Her husband, Prosper Mbumba, is a human rights activist who admits that his work conflicts with some of the cultural pressures the family is subject to.

“My culture and the cultural values, the family, all that, I was going to feel a certain absence because, indeed, girls are going to marry, children that girls are going to have, they are children who will belong to other families, to others to other nations,” he said.

Ntumba said she felt the pressure, too, though she would have been happy to stop having children earlier. “But it was not up to me. It is the man who has the last word,” she said.

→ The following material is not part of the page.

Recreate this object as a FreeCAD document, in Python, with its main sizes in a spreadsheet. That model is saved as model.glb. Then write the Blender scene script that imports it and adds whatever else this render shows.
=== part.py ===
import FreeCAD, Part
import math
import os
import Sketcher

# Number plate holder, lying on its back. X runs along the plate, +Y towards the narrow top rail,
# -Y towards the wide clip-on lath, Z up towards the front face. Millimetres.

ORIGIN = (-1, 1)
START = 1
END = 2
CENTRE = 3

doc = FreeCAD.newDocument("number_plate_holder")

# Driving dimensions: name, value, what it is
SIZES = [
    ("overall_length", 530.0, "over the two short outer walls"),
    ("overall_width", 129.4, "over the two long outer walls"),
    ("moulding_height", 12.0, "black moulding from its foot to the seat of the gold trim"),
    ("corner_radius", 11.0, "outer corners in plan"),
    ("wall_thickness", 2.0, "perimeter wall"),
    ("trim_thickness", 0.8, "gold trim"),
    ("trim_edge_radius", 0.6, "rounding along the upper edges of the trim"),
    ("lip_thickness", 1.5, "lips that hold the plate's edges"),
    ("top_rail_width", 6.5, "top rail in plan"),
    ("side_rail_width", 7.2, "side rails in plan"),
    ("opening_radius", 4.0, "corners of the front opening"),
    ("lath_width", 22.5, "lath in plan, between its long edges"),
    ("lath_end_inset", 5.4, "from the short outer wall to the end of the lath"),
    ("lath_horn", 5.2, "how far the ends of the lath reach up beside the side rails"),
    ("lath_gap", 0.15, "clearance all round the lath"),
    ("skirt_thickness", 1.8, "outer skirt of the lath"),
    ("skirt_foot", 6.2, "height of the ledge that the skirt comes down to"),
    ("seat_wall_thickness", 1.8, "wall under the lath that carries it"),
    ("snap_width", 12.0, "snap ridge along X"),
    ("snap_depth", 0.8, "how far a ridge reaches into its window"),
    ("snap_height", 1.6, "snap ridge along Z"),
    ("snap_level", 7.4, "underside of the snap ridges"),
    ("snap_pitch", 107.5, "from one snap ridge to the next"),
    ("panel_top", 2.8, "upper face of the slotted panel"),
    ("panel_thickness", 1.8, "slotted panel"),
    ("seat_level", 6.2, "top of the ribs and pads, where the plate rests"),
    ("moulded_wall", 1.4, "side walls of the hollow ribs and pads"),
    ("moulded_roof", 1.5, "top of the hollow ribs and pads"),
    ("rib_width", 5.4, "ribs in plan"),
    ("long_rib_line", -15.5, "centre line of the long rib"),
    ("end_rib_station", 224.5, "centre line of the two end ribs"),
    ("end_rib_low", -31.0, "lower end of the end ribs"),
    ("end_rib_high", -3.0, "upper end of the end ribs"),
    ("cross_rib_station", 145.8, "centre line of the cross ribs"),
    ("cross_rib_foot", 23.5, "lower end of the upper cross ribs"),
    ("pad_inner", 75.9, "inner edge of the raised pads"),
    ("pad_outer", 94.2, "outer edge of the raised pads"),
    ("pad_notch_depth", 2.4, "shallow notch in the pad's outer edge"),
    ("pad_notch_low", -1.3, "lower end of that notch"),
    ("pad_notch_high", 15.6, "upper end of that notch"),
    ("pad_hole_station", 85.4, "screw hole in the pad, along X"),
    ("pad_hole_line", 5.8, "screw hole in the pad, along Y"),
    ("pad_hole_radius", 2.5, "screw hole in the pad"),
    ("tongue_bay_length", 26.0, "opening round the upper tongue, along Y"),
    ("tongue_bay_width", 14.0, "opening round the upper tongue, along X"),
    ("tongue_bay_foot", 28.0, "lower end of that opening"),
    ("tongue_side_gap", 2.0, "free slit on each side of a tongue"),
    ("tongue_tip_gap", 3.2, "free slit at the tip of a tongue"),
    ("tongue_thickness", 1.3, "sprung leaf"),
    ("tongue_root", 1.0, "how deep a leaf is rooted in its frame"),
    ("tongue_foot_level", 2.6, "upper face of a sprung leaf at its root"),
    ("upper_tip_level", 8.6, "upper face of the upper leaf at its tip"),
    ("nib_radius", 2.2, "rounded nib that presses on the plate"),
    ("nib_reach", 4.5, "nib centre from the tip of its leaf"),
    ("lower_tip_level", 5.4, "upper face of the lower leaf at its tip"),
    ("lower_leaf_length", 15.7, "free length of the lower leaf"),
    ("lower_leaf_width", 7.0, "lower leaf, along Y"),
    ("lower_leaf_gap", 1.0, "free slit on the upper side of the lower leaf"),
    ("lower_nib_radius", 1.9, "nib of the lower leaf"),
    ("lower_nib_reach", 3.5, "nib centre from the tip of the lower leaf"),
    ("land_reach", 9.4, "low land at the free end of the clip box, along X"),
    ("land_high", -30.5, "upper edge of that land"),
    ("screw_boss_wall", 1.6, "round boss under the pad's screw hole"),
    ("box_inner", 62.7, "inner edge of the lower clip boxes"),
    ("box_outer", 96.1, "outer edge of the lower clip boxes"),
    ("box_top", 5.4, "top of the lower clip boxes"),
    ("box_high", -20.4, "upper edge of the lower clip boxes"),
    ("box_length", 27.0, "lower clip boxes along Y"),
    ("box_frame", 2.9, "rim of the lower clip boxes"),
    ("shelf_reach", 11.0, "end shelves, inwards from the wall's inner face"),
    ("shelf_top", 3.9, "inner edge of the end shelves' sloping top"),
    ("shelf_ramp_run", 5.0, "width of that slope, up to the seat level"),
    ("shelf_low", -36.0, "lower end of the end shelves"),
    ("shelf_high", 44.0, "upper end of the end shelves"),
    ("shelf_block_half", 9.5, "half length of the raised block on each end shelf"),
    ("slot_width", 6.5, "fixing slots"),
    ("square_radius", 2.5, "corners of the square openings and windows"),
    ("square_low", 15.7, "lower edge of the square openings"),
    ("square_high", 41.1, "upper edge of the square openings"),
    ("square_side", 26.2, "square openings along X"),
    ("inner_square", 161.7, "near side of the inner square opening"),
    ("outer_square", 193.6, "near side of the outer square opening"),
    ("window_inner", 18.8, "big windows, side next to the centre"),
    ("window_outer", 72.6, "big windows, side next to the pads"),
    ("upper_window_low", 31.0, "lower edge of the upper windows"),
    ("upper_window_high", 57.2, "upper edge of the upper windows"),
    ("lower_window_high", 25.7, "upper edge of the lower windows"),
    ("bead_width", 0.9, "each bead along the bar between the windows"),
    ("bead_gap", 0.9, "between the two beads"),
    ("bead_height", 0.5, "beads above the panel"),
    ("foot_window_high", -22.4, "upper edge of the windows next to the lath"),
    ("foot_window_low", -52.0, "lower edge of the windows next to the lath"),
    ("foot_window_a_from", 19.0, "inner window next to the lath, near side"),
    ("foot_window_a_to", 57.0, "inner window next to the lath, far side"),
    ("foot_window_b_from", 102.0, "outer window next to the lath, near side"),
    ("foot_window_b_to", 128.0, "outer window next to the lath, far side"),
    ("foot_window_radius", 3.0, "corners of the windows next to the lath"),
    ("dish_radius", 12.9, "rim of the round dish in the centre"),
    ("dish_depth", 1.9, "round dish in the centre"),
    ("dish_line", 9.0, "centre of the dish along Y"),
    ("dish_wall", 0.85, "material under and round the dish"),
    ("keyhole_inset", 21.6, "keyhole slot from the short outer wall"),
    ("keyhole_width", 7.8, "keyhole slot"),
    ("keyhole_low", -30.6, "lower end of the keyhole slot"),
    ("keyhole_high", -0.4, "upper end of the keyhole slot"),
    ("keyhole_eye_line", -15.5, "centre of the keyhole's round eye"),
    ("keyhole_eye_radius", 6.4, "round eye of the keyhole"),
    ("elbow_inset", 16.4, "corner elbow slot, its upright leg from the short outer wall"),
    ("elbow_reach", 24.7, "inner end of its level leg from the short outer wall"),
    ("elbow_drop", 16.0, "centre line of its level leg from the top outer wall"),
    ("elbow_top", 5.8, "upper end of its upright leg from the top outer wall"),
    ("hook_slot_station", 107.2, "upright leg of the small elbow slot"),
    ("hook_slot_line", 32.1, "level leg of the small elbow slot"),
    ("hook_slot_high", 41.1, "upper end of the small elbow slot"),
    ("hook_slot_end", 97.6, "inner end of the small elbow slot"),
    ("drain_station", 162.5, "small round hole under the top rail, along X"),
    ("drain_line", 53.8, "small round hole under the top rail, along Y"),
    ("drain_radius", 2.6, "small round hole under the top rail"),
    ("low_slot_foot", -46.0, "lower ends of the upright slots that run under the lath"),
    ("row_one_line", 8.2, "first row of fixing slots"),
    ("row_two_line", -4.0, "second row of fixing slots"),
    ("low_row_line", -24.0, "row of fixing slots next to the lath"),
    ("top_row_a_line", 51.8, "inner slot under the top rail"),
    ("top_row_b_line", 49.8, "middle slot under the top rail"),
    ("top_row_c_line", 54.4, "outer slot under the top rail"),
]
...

Complicating the risks for women in many parts of sub-Saharan Africa is the pressure — heaped more on women than men — to produce male heirs to perpetuate clan lines.

Because daughters often marry men from different clans or tribes, sons are seen as necessary to sustain their forefathers’ legacies.

The belief is so entrenched that many women accept it as justified, even if repeated pregnancies endanger their health.

The Democratic Republic of the Congo has one of the highest fertility rates anywhere in the world, at 5.9 children per woman, according to United Nations figures.

The rate is largely fueled by cultural considerations that favor early marriage and large families, in addition to inadequate access to contraception.

Access to family planning
About 29% of Congolese women, married or unmarried, cite an “unmet need” for family planning, whether to space births or to stop having kids, according to the United Nations Population Fund.

Congolese authorities say they want to rectify that in a five-year strategic plan aiming to provide “access to quality family planning information and services at an affordable cost” to every woman of childbearing age by 2030.

But it is an enormous task in a country the size of Western Europe, with poor infrastructure and armed rebellion in the east.

The quest for male heirs is woven into a societal fabric that exposes many women to unwanted childbearing, said Patrick Djemo, a physician who leads MSI Reproductive Choices in Congo.

He said too many pregnancies, especially if they are too close together, are a health risk for women.

Aside from the risks, he also said contraception is not a decision left up to women alone.

“The data from the surveys that have been carried out so far around the question shows that the woman who wants to take a contraceptive product does not decide alone,” he said.

“We are in an African society in which men really have power over a lot of things, especially everything related to sexual matters.”